实在受不了了。这里咖啡店随处可见,她转身进了一家,似乎是连锁的,店面很大。
冰饮,发呆,空空的微信。
她的清迈三件套。
安知点开和“清迈昆虫博物民宿”的聊天框。最后一段是她问他:“你去哪里了?”
又说,“我只是想问一下。”
清迈昆虫博物民宿:“不是每个人的工作都是旅游。”
到此为止。
那时安知想,她哪天得亲口和他正式介绍一下她的工作。
真奇怪,凌泽楷消失四年,甚至记忆紊乱,现在几天未见,可她却没有特别急迫的感觉。清迈就是这么大,也就是这么小。她住在302,而他是301。
她现在可以轻易找到他了。
也有可能是——
正是因为失忆了,她才不用担心他丢掉微信、换房间、再次一声不吭地离开。
安知盯着聊天框,这时,耳边突然传来一阵嘈杂声。
下一刻是外语大爆发。她看过去,只见一个像是厨师的人从吧台后面走过来,有点茫然地看着前面的顾客。而那名顾客愈说愈大声,像是因重复多次而逐渐不耐烦。
方才点单的时候里,就看到他和吧台小妹在沟通,而现在已把后厨都惊动出来。
她收回目光,牙齿咬住吸管。
无意去听,但那边声音确实太大。
……甘蓝菜?
什么医院、过敏……
很快,安知就大概听懂了——
这个顾客看到有人分享该店沙拉的用料,结果他被科普,他们做沙拉用的紫甘蓝是早红,而不是别的品种。
这导致了他前段时间的肠胃疾病,因为他对早红过敏。而他曾询问过,店里明明说用的是其他品种的紫甘蓝。
现在他要求赔偿。
厨师看起来有些茫然,用英语说,请稍等一会儿。
玻璃杯中液体见底,安知最后摸了下杯身,冰冰的。
她起身拿起手机,穿过嘈杂,想去吧台再拿一张纸巾。
“不,”这时厨师又走了出来,“我们确实用的不是早红。”
“你不可以用这个理由要求赔偿,”旁边的服务生也说,“我们……”
安知抽出纸巾,厌烦地蹙眉。
“嘿,你们是没看视频吗?我在这里差不多半个小时了。”那个男人看起来情绪十分急躁,语气很恼火,“你们明明就欺骗了我,如果……”
“这个视频算什么证据吗?视频里的人并没有拿出凭证,”厨师作了个手势,打断他,“我们确实用的不是早红,如果你愿意,你可以等待证据。至于你的身体不适,我想可能是其他原因造成。”

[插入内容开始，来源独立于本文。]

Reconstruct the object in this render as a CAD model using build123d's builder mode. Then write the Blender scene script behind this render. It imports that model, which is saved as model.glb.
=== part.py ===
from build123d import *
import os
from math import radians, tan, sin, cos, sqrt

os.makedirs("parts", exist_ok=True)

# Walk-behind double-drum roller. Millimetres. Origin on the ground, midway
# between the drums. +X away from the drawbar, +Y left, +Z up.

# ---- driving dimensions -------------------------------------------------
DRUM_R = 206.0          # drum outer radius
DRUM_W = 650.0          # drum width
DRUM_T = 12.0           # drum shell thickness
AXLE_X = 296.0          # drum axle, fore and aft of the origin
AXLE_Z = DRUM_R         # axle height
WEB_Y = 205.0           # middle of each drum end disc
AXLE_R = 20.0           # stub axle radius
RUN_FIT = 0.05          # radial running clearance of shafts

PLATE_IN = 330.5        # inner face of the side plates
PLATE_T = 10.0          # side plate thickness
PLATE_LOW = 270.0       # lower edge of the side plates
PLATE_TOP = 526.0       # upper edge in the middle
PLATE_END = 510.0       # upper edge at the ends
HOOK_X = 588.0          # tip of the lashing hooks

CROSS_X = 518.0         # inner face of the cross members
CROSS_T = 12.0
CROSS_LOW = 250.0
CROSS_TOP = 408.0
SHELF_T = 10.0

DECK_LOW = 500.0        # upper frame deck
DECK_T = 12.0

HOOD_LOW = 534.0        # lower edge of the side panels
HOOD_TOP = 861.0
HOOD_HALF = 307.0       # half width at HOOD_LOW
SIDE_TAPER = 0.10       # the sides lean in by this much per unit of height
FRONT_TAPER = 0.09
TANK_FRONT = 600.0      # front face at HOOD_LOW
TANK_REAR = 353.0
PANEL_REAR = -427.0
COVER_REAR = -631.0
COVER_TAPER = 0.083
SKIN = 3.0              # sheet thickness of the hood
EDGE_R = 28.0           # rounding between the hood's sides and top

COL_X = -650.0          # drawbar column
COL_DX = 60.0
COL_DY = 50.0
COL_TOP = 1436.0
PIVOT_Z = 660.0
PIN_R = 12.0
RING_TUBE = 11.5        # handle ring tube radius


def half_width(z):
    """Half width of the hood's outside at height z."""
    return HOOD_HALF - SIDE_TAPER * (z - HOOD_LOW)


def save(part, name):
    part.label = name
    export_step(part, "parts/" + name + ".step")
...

“滚!”男人猛地伸手,把厨师推得往后一倒,“我再重复一遍,你们用的是早红且欺骗了我,而我因此住院,现在我要求赔偿。”
手里的纸巾飘到了地上,安知站定不动。
厨师连忙回头,向身后这个年轻女人道歉。
她弯腰,捡起纸巾。
安知打量着那个男人的面容。
记忆仿若闪回。
“你太粗鲁了。”她看着他说。
所有人的目光都聚集到这个女人身上……她说话的感觉很奇怪,不像是要参与进这场争讨里,而是那种下定义式的语气。
“你刚刚重复的,也只是你的主观臆断罢了。”安知又说。
男人喘着气,两颊赤红:“你是谁?是这里的老板?跟你有什么关系?”
安知感到很荒唐。
“你要来看一下视频和我的就医记录吗?”
说完,他自顾自点开手机,开始播放那段二十秒不到的短视频。全场就陷入这缄默的二十秒,余光里,安知看见他手臂上竖起的毛发,肌肉也微微凸显,把手机暴力地抓着。
暴力。
“看完了。”然后,她听到自己说,“你确实好蠢。”
“***!”
男人再次伸手推弄,而安知竟然大力拍开了。厨师尚来不及护着这个奇怪的顾客,就看见女人好似压抑状态下被激怒而发狂的母豹,声音凶冷至极,与外表十分不符:
“你再动手试一下!”
难以言说、来路不明的愤怒一瞬间喷涌而出,几近于一种痛苦。
安知嘴唇颤抖,看着那个男人胸膛起伏,手掌高高挥起——
“嘿!”
一道声音从门口传来,然后是警棒的敲打声。
那是一个泰国警察,正站在那儿,制止了进一步的冲突。
而他的旁边……
安知看过去,手里的纸巾被紧紧攥成一团。
凌泽楷好像更黑了一点,看起来有点疲惫和沉默,他就这么注视着她,下一刻迈步上前,握住了她的手。